Well, you know win-win, the key factor to creating this situation is:
both sides, one win-win and both sides understand each other and what they can
give and what they can take that will satisfy both sides. And this is where
things become extremely iffy or difficult, because both sides need to be
very honest and feel comfortable with each other and trust each other, so if I
tell you that what I need to win is ten dollars, but I'm not being honest then
when you give me ten dollars you've lost, because you've given me more than you
could have given. So, we both need to be honest and that is where things fall
apart, because you can ask are you being honest? And of course, they'll say
I'm being honest and you asked me are you being honest? Yeah, I'm being honest of
course everyone says they're being honest, no one says no, I'm not being
honest, I'm not telling the truth at all.

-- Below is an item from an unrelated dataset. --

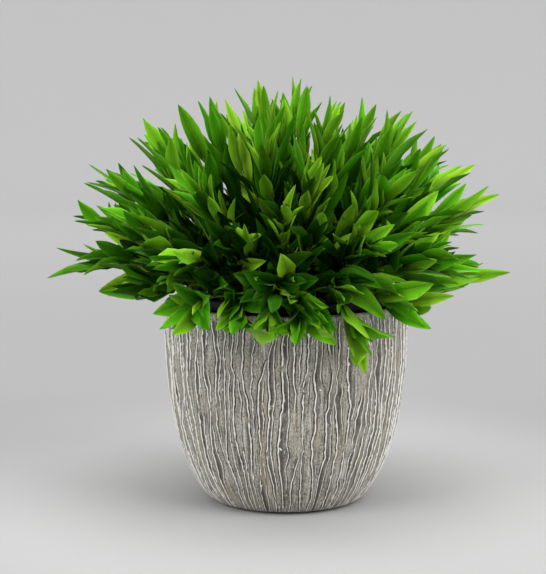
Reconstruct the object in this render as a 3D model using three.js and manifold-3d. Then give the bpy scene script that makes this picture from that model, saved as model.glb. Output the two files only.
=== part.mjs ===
// A potted pogonatherum: a dome of leafy culms growing in a black nursery pot,
// which stands inside a round stoneware cover pot with a bark-like relief.
// Millimetres, +Z up. The origin is the centre of the cover pot's flat foot.
import * as THREE from "three";
import Module from "manifold-3d";

const wasm = await Module();
wasm.setup();

const TURN = 2 * Math.PI;
const GOLDEN_ANGLE = Math.PI * (3 - Math.sqrt(5));

// Cover pot
const POT_HEIGHT = 131;
const RIM_RADIUS = 80;
const FOOT_RADIUS = 46;
const POT_WALL = 6;
const POT_FLOOR = 8;
const BELLY_RISE = 2.55; // how fast the side climbs out of the foot
const BELLY_ROUND = 1.6; // how full the belly is above it
const RIDGES = 66;
const RIDGE_HEIGHT = 1.3;
const LOWEST_CREST = 0.55; // lowest crest, as a share of the ridge height
const RIDGE_WANDER = 0.32; // sideways wander of a ridge, as a share of the ridge spacing
const SLOW_WANDER = 0.045; // radians of wander for each millimetre of height
const QUICK_WANDER = 0.11;
const QUICK_SHARE = 0.4; // share of the quick wander in the whole
const FOOT_RISE = 0.012; // height of the lowest ridged ring, as a share of a band
const BAND_CROWDING = 1.25; // crowds the bands towards the foot, where the pot curves most
const INSIDE_HEIGHTS = [131, 59, 18, 8]; // of the rings of the inside wall, down to the floor
const FLOOR_CORNER = 6;
const POT_BANDS = 6;
const POT_PLAIN_SIDES = 44; // sides of the foot, the inside wall and the floor

// Nursery pot, standing on the cover pot's floor
const NURSERY_FOOT_RADIUS = 43;
const NURSERY_LIP_RADIUS = 68;
const NURSERY_TOP = 137;
const NURSERY_WALL = 1.6;
const NURSERY_LIP_WIDTH = 2.2;
const NURSERY_LIP_DEPTH = 7;
const NURSERY_BEVEL = 0.7;
const NURSERY_SIDES = 22;
const SEAT_GAP = 0.3;

// Soil
const SOIL_EDGE = 127;
const SOIL_CROWN = 132;
const SOIL_SIDES = 18;
const MOUND_SHARES = [0.7, 0.25]; // of the soil's edge, where its mound has a ring
const HOLE_RADIUS = 3.2; // corners of the three-sided hole
const HOLE_SIDES = 3;
const HOLE_DEPTH = 13;
const FOOT_CLEARANCE = 1; // between the end of a culm and the bottom of its hole
const SOIL_GAP = 0.9; // between the soil's side and the facets of the nursery pot

// Culms of the dome, spread over a half ball about a point inside the pot's mouth
const DOME_CENTRE = 128;
const DOME_RADIUS = 147;
const DOME_STEMS = 34;
const DOME_LOWEST = 0.15; // sine of the lowest culm's elevation
const DOME_FREEDOM = 0.3; // how far a culm may turn aside, in radians
const REACH_SWAY = 0.1; // random part of a culm's reach
const END_LEAF_SHARE = 0.9; // of a leaf's length, kept free outside the culm's end
const CLUMP_RADIUS = 48;
const CLUMP_CROWDING = 0.75; // draws the upright culms' roots to the middle

// Belts of shorter culms under the dome: one fills its inside, one reaches over the pot's rim.
// slope is the sine of a culm's elevation, frontFall how much lower it is at the front, and
// crowding how much closer the culms stand there.
const BELTS = [
  {
    stems: 9,
    phase: 0.25,
    crowding: 0.3,
    reach: 74,
    slope: 0.45,
    frontFall: 0,
    rootRadius: 42,
    bendShare: 0.4,
    lift: 4,
  },
  {
    stems: 14,
    phase: 0.5,
    crowding: 0.45,
    reach: 88,
    slope: 0.22,
    frontFall: 0.17,
    rootRadius: 59,
    bendShare: 0.5,
    lift: 21,
  },
];
const BELT_FREEDOM = 0.6; // how far a culm may turn aside, as a share of the belt's spacing

// Every culm
const ROOT_SWAY = 0.8; // random turn of a root about the pot's axis
const ROOT_SPREAD = 0.4; // random part of a root's distance from the axis
const PLACES_TRIED = 60;
const TIP_SHARE = 0.35; // how much the distance of the tips counts against that of the culms
const CULM_GAP = 9; // enough room between the middles of two culms
const DOME_BEND = 0.35; // where a culm arches over, as a share of the way out
const BEND_RISE = 0.32; // how high it arches, as a share of its reach
const DOME_LIFT = 5; // and how much more where a dome culm leans out
const STEM_ROOT_RADIUS = 1.2;
const STEM_TIP_RADIUS = 0.8;
const STEM_SIDES = 3;
const FIRST_LEAF = 0.42; // share of the culm below its first leaf
const BARE_RINGS = 3; // rings of the culm below its first leaf
const SIDE_LEAVES = 11;
const BEYOND = 50; // how far a culm's territory goes on past its end

// Leaves
const LOW_OPENING = 0.9; // angle between culm and leaf, from the lowest leaf
const TOP_OPENING = 0.56; // to the highest
const FOOT_SHARE = 0.6; // height of a leaf's foot between two rings of its culm
const LEAF_LIFT = 0.2; // how far a leaf turns up to the light
const TURN_SWAY = 0.5; // random turn of a leaf round the culm
const FACING_UP = 0.2; // how far a blade turns its face from the culm to the sky
const FACING_SWAY = 0.4; // and how far at random
const LEAF_LENGTH = 42;
const LENGTH_SWAY = 0.3;
const LEAF_WIDTH = 10.4;
const WIDTH_SWAY = 0.28;
const LEAF_DROOP = 0.1; // fall of a level leaf's tip, as a share of its length
const DROOP_SWAY = 0.1;
const LEAF_THICKNESS = 1.4; // at the keel under the midrib
const LEAF_STATIONS = [0.16, 0.54];
const LEAF_SHAPE = [0.62, 1.0]; // exponents of the blade's outline at base and tip
const FITS = [
  [1, 1],
  [1, 0.75],
  [0.86, 1],
  [0.86, 0.75],
  [0.72, 1],
  [0.72, 0.75],
  [0.58, 1],
  [0.58, 0.7],
  [0.46, 0.8],
  [0.46, 0.55],
]; // shares of the length and of the opening, tried in turn
const BLADE_GAP = 0.5; // between blades of one culm
const CLEAR_SHARES = [0.1, 0.25, 0.4, 0.55, 0.7, 0.85]; // where a blade's room is measured
const CELL_MARGIN = 0.9; // room between a leaf and the next culm's territory
const POT_CLEARANCE = 3.5;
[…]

This is a distributive negotiation and I would like to win more than you. Nobody
says tha,t they always say let's make this win-win so how do you know if it
really is win-win? Well, that's the hard part and the easy answer to that but
if the win-win is going to succeed, the integrative solution is going to really
work, then both sides really need to get everything they want, everything both
sides want they get. So, they need to know what their goal is clearly. If you don't
have a goal, there is really no way an integrative negotiation can happen or
succeed, because nobody knows what they want each side just wants to get more,
more, more, more.
That can't happen, so a key point is clarity on the goals and then another
key point is to share the goals. I know your goals, you know my goals so
this is this openness.
We need to be open to each other, both sides need to be open and honest, that is
not an easy thing to do because we have emphasized secret information, haven't-we?
So, what happens if one side is thinking win-win
but the other side is not thinking win-win? I said well, I'm being honest to
you tell me your secret information and you tell me honestly and I tell you my
secret information, but it's not true.
Well, you're gonna lose and I'm gonna win you see so just because we say win- win
doesn't make it happen, there really needs to be an openness, or an honesty
or trust between both of the sides. So, it sounds great that there's a win-win,
but it doesn't really work that way I want you to be careful because the one
thing I worry about is you're going to think
hey, I'm just going to do my RPG, I'm going to play the negotiation game with
our classmates and we're all going to be friends because I trust you and I'm
gonna tell you my secret information and it ends up, you lose.
Why? Because you're not paying attention that it was not open and honest, and it
was not integrated, it was distributed. So integrative is wonderful, it's powerful, it can
make everyone win, but it's rare and it's difficult, it's challenging.